La riapertura del caso

Il tenente Renninger invece fu rintracciato nel 1998 in Germania, a Erlangen (vicino a Norimberga) dove era vissuto tranquillamente fino ad allora. Il caso era stato riaperto dopo un'inchiesta di Alberto Custodero, giornalista torinese de La Repubblica. Incriminato dal tribunale militare di Torino, Renninger non si presentò al processo e morì nell'aprile del 2000, dopo poche udienze preliminari.


(Bernart)





La Bottega di Musica e Parole sotto il campanile del duomo di Pinerolo.
La Bottega di Musica e Parole sotto il campanile del duomo di Pinerolo.



(Bernart)
Ho visto il sole tramontare nel cielo sui Tre Denti,
ho sentito storie di vita, di partigiani e delle loro genti,
di martiri fucilati nella cascina della vergogna,
Cumiana soggiogata ai fascisti e alla loro menzogna.

Centoquindici le borgate che raccontano la nostra storia,
nella valle del Chisola echeggia la tua memoria,
nella stagione della rivolta nascosti tra i monti contro il regime,
dove il ribelle brandiva coraggio ed imbracciava il fucile.
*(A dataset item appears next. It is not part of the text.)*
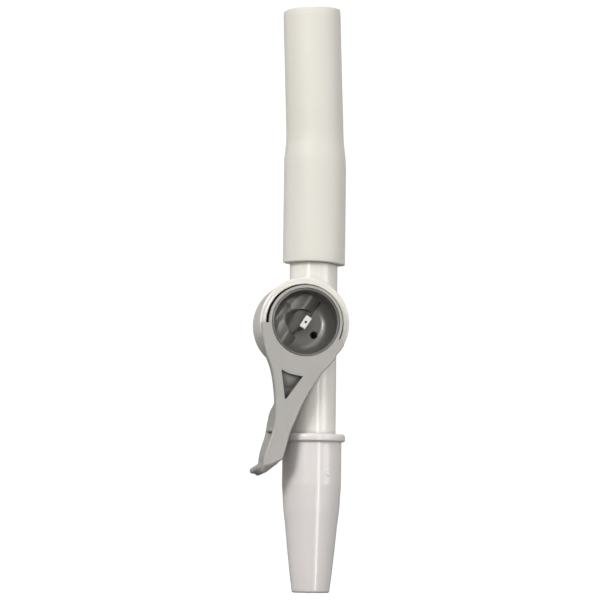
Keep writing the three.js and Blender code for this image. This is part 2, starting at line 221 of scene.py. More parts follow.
def dense(points, longest):
    """The closed outline with its long stretches divided."""
    line = []
    for i in range(len(points)):
        a, b = np.array(points[i], float), np.array(points[(i + 1) % len(points)], float)
        parts = max(1, int(math.ceil(np.linalg.norm(b - a) / longest)))
        line += [tuple(a + (b - a) * k / parts) for k in range(parts)]
    return line


# ---- meshing ----
def surface(solid, low, high, cell):
    """The zero surface of a distance function over a box: vertices, quads and normals."""
    low = np.array(low, float) - 2.2 * cell
    size = np.ceil((np.array(high, float) + 2.2 * cell - low) / cell).astype(int) + 1
    xs, ys, zs = (low[i] + cell * np.arange(size[i]) for i in range(3))
    field = np.empty(tuple(size), np.float32)
    # sampled in layers to limit memory
    step = max(1, int(3.0e6 // (size[0] * size[1])))
    for k in range(0, size[2], step):
        layer = slice(k, k + step)
        field[:, :, layer] = solid(xs[:, None, None], ys[None, :, None], zs[None, None, layer])
    field[np.abs(field) < 1e-7] = 1e-7
    inside = field < 0
    filled = np.zeros(tuple(size - 1), np.uint8)
    corners = [(i, j, k) for i in (0, 1) for j in (0, 1) for k in (0, 1)]
    for i, j, k in corners:
        filled += inside[i:size[0] - 1 + i, j:size[1] - 1 + j, k:size[2] - 1 + k]

    # one vertex in each crossed cell, at the mean of its edge crossings
    cells = np.argwhere((filled > 0) & (filled < 8))
    values = {c: field[cells[:, 0] + c[0], cells[:, 1] + c[1], cells[:, 2] + c[2]].astype(float)
              for c in corners}
    total = np.zeros((len(cells), 3))
    count = np.zeros(len(cells))
    for corner in corners:
        for axis in range(3):
            if corner[axis]:
                continue
            other = tuple(1 if m == axis else corner[m] for m in range(3))
            a, b = values[corner], values[other]
            crossed = (a < 0) != (b < 0)
            t = np.where(crossed, a / np.where(crossed, a - b, 1), 0)
            for m in range(3):
                total[:, m] += np.where(crossed, corner[m] + (t if m == axis else 0), 0)
            count += crossed
    verts = low + cell * (cells + total / count[:, None])

    # one quad round each crossed grid edge
    index = np.full(tuple(size - 1), -1, np.int32)
    index[cells[:, 0], cells[:, 1], cells[:, 2]] = np.arange(len(cells))
    quads = []
    for axis in range(3):
        sides = [m for m in range(3) if m != axis]
        first, second = [slice(1, -1)] * 3, [slice(1, -1)] * 3
        first[axis], second[axis] = slice(0, -1), slice(1, None)
        starts, ends = inside[tuple(first)], inside[tuple(second)]
        edges = np.argwhere(starts != ends)
        leaving = starts[edges[:, 0], edges[:, 1], edges[:, 2]]
        edges = edges + np.array([0 if m == axis else 1 for m in range(3)])
        ring = []
        for shift in ((-1, -1), (0, -1), (0, 0), (-1, 0)):
            place = edges.copy()
            place[:, sides] += shift
            ring.append(index[place[:, 0], place[:, 1], place[:, 2]])
        quad = np.stack(ring, 1)
        backward = leaving if axis == 1 else ~leaving
        quad[backward] = quad[backward][:, ::-1]
        quads.append(quad)

    def slope(points):
        """Value and gradient from four samples round each point."""
        reach = 0.015
        gradient = np.zeros_like(points)
        mean = np.zeros(len(points))
        for way in ((1, -1, -1), (-1, 1, -1), (-1, -1, 1), (1, 1, 1)):
            way = np.array(way, float)
            sample = solid(*(points + way * reach).T)
            gradient += sample[:, None] * way
            mean += sample / 4
        return mean, gradient / (4 * reach)

    # draw the vertices onto the true surface, less than half a cell at a time
    for _ in range(2):
        value, gradient = slope(verts)
        steepness = np.maximum((gradient * gradient).sum(1), 0.25)
        move = -(value / steepness)[:, None] * gradient
        length = np.linalg.norm(move, axis=1, keepdims=True)
        verts = verts + move * np.minimum(1, 0.45 * cell / np.maximum(length, 1e-9))
    normals = slope(verts)[1]
    normals /= np.maximum(np.linalg.norm(normals, axis=1, keepdims=True), 1e-9)
    return verts, np.concatenate(quads), normals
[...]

Siamo figli dei tuoi monti
primavera dei tuoi campi.
Siamo il rosso del tuo vino
la voce dei tuoi canti.
Dalla piazza alle cascine contro un nemico senza pietà,
fra i boschi per le colline: viva la libertà!
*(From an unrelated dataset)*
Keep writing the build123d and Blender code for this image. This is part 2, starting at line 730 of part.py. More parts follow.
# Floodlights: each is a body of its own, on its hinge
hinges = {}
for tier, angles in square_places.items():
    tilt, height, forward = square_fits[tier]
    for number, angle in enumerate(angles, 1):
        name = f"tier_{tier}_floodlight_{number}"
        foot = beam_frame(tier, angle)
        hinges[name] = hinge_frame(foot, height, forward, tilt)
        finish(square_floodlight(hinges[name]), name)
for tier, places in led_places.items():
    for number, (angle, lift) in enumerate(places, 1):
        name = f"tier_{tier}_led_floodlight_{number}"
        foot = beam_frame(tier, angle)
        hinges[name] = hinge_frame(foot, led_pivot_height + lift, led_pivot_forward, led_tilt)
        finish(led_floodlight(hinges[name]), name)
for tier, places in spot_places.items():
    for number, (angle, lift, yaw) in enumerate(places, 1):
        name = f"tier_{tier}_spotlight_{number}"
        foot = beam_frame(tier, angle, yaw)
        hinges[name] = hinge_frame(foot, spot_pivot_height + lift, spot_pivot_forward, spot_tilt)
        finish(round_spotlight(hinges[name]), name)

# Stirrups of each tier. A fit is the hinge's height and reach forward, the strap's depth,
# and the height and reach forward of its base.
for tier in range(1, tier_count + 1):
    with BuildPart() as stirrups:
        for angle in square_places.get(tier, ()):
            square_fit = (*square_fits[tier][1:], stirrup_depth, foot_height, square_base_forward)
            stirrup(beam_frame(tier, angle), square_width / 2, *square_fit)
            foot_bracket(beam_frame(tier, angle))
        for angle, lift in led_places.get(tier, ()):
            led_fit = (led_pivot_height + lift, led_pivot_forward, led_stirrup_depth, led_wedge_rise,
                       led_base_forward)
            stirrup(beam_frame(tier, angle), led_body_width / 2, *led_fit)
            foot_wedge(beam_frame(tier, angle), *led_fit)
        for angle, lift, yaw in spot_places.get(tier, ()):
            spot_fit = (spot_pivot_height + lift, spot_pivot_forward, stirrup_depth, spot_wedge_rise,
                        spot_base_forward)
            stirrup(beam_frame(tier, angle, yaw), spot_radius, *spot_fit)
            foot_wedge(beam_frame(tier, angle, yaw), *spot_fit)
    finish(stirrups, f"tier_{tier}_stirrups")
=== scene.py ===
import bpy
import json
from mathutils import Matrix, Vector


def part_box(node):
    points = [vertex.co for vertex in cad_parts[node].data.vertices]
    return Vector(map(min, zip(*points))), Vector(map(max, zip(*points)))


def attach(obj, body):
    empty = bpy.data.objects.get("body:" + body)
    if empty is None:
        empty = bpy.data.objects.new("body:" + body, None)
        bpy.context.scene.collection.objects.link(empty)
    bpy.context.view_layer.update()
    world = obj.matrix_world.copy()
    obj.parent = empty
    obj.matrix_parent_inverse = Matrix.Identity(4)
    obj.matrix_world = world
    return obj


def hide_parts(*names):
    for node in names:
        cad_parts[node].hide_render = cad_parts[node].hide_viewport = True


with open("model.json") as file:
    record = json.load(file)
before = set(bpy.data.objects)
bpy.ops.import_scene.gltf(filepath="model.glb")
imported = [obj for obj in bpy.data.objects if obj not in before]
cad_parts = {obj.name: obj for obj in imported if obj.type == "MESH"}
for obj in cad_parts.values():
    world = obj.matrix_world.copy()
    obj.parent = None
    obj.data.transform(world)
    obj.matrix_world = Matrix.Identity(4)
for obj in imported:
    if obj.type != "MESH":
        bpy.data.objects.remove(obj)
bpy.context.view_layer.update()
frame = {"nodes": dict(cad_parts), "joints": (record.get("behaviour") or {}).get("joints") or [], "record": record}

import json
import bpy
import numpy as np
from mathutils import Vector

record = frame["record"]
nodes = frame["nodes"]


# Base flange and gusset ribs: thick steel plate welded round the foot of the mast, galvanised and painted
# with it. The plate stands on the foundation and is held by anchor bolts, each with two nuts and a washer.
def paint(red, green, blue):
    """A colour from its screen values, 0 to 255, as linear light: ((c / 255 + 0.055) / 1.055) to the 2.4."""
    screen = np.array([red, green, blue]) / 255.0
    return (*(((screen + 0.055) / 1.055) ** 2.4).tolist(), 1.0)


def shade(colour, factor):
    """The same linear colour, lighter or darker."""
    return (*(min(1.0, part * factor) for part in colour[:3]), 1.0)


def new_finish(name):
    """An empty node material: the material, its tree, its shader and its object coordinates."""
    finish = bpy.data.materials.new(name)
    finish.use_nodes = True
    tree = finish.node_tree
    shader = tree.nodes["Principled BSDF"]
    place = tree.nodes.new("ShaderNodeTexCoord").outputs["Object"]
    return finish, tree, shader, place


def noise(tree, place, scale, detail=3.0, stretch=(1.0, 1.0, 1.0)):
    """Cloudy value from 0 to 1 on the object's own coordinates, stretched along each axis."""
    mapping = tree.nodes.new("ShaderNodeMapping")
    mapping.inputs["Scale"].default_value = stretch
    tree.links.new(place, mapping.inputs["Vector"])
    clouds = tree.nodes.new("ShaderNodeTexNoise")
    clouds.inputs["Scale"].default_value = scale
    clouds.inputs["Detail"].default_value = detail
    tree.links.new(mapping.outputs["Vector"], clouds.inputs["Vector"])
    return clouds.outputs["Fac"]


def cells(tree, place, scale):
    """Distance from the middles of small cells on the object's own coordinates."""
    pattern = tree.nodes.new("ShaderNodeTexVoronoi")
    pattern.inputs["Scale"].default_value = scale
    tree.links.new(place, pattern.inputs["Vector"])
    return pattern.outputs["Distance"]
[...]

E i ribelli dalla montagna varcavano la Colletta,
tendevano un’imboscata ai nazisti in piazza Vecchia,
dalle case sulla strada, “quanti proiettili impazziti”,
in ostaggio tre ufficiali nel covo dei banditi.

E un fuoco di vendetta divampava dalle case,
rastrellava i Cumianesi e li portava al cascinale,
contro un muro inginocchiati da un nazista ubriaco,
come bestie fucilati cadevano su un prato.

Siamo figli dei tuoi monti
primavera dei tuoi campi
Siamo il rosso del tuo vino
la voce dei tuoi canti
dalla piazza alle cascine una memoria un identità,
ai martiri Cumiana: viva la libertà!

E Cumiana si risveglia si redime e si ricorda,
il 3 Aprile ‘44 è una ferita nella storia,
Cinquantun colpi di fucile tuonano ancora in riva di Caia,
sia il ricordo a far tacere la vendetta e la mitraglia.

Guardo la notte raccontare nel cielo sui Tre Denti,
i ricordi fanno breccia e non cambiano coi venti,
i martiri non lasciano la cascina della vergogna,
Cumiana liberata nel suo letto adesso sogna.